Exercise brief:
Read the data and repeat it in full, exactly.
━━━━━━━━━━━━━━━━━━━━
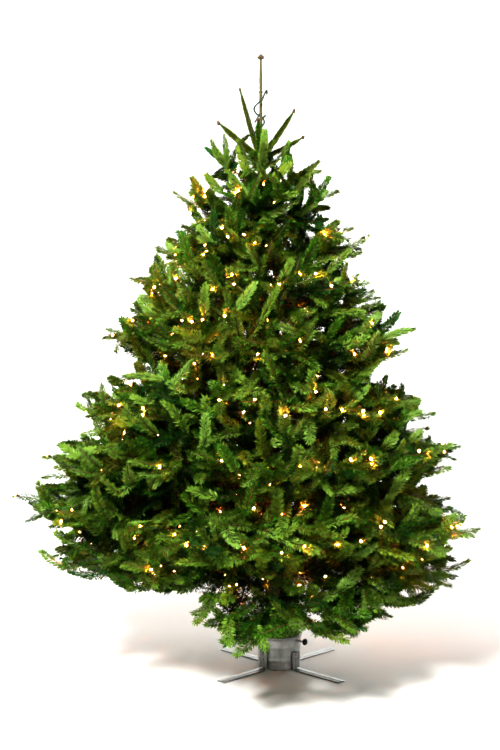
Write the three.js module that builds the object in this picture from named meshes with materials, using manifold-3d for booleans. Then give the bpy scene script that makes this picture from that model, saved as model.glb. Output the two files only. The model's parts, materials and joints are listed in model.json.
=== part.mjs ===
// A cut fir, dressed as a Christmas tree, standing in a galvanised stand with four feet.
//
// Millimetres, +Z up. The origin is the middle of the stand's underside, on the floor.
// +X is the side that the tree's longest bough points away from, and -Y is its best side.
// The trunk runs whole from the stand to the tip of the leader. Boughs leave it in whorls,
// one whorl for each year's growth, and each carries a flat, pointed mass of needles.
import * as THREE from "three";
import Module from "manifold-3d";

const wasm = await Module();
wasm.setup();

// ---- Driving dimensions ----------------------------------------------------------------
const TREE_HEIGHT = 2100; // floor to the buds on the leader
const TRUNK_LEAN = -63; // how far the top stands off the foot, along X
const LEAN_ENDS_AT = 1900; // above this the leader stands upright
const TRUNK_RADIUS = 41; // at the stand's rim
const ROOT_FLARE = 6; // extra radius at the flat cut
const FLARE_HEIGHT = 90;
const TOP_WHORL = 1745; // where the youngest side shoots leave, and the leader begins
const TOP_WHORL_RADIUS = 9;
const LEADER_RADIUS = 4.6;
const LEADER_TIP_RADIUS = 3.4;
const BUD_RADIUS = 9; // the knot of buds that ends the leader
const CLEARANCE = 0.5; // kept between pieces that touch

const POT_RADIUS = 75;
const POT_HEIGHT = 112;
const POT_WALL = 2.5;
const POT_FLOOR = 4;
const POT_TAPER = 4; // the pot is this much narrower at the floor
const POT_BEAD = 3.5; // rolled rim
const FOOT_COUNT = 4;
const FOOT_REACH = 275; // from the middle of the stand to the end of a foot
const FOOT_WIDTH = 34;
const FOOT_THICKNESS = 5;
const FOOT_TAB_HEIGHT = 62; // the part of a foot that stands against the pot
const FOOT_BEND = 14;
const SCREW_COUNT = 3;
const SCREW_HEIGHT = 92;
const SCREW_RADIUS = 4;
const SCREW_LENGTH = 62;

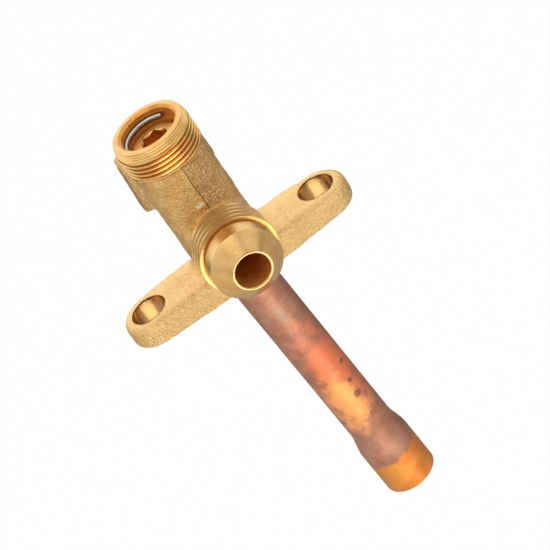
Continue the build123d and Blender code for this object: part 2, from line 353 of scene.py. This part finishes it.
━━━━━━━━━━━━━━━━━━━━
Complete answer:
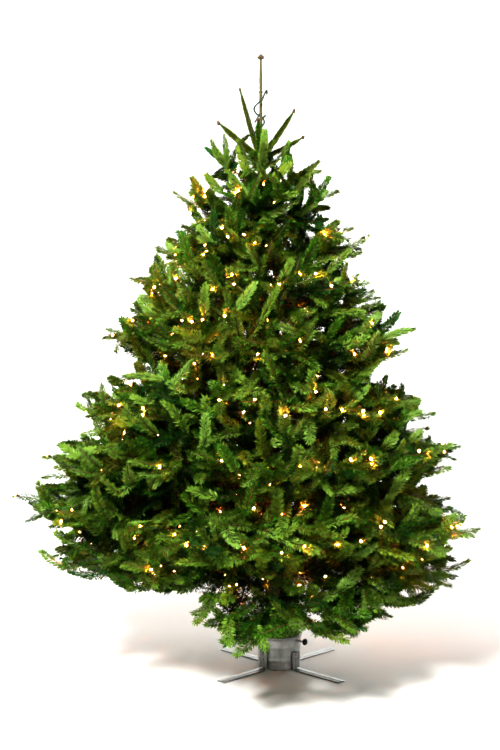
Write the three.js module that builds the object in this picture from named meshes with materials, using manifold-3d for booleans. Then give the bpy scene script that makes this picture from that model, saved as model.glb. Output the two files only. The model's parts, materials and joints are listed in model.json.
=== part.mjs ===
// A cut fir, dressed as a Christmas tree, standing in a galvanised stand with four feet.
//
// Millimetres, +Z up. The origin is the middle of the stand's underside, on the floor.
// +X is the side that the tree's longest bough points away from, and -Y is its best side.
// The trunk runs whole from the stand to the tip of the leader. Boughs leave it in whorls,
// one whorl for each year's growth, and each carries a flat, pointed mass of needles.
import * as THREE from "three";
import Module from "manifold-3d";

const wasm = await Module();
wasm.setup();

// ---- Driving dimensions ----------------------------------------------------------------
const TREE_HEIGHT = 2100; // floor to the buds on the leader
const TRUNK_LEAN = -63; // how far the top stands off the foot, along X
const LEAN_ENDS_AT = 1900; // above this the leader stands upright
const TRUNK_RADIUS = 41; // at the stand's rim
const ROOT_FLARE = 6; // extra radius at the flat cut
const FLARE_HEIGHT = 90;
const TOP_WHORL = 1745; // where the youngest side shoots leave, and the leader begins
const TOP_WHORL_RADIUS = 9;
const LEADER_RADIUS = 4.6;
const LEADER_TIP_RADIUS = 3.4;
const BUD_RADIUS = 9; // the knot of buds that ends the leader
const CLEARANCE = 0.5; // kept between pieces that touch

const POT_RADIUS = 75;
const POT_HEIGHT = 112;
const POT_WALL = 2.5;
const POT_FLOOR = 4;
const POT_TAPER = 4; // the pot is this much narrower at the floor
const POT_BEAD = 3.5; // rolled rim
const FOOT_COUNT = 4;
const FOOT_REACH = 275; // from the middle of the stand to the end of a foot
const FOOT_WIDTH = 34;
const FOOT_THICKNESS = 5;
const FOOT_TAB_HEIGHT = 62; // the part of a foot that stands against the pot
const FOOT_BEND = 14;
const SCREW_COUNT = 3;
const SCREW_HEIGHT = 92;
const SCREW_RADIUS = 4;
const SCREW_LENGTH = 62;

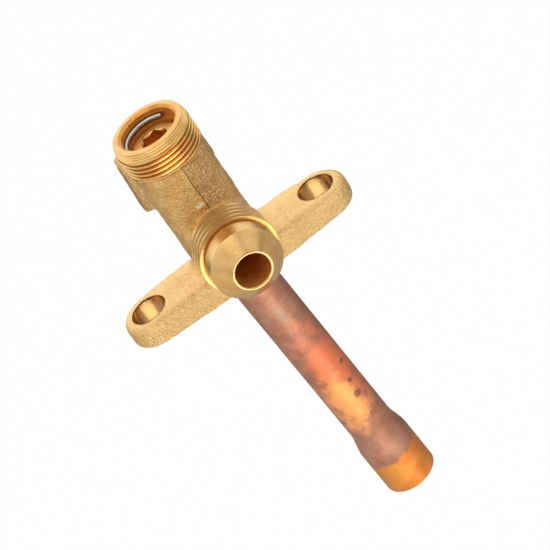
Continue the build123d and Blender code for this object: part 2, from line 353 of scene.py. This part finishes it.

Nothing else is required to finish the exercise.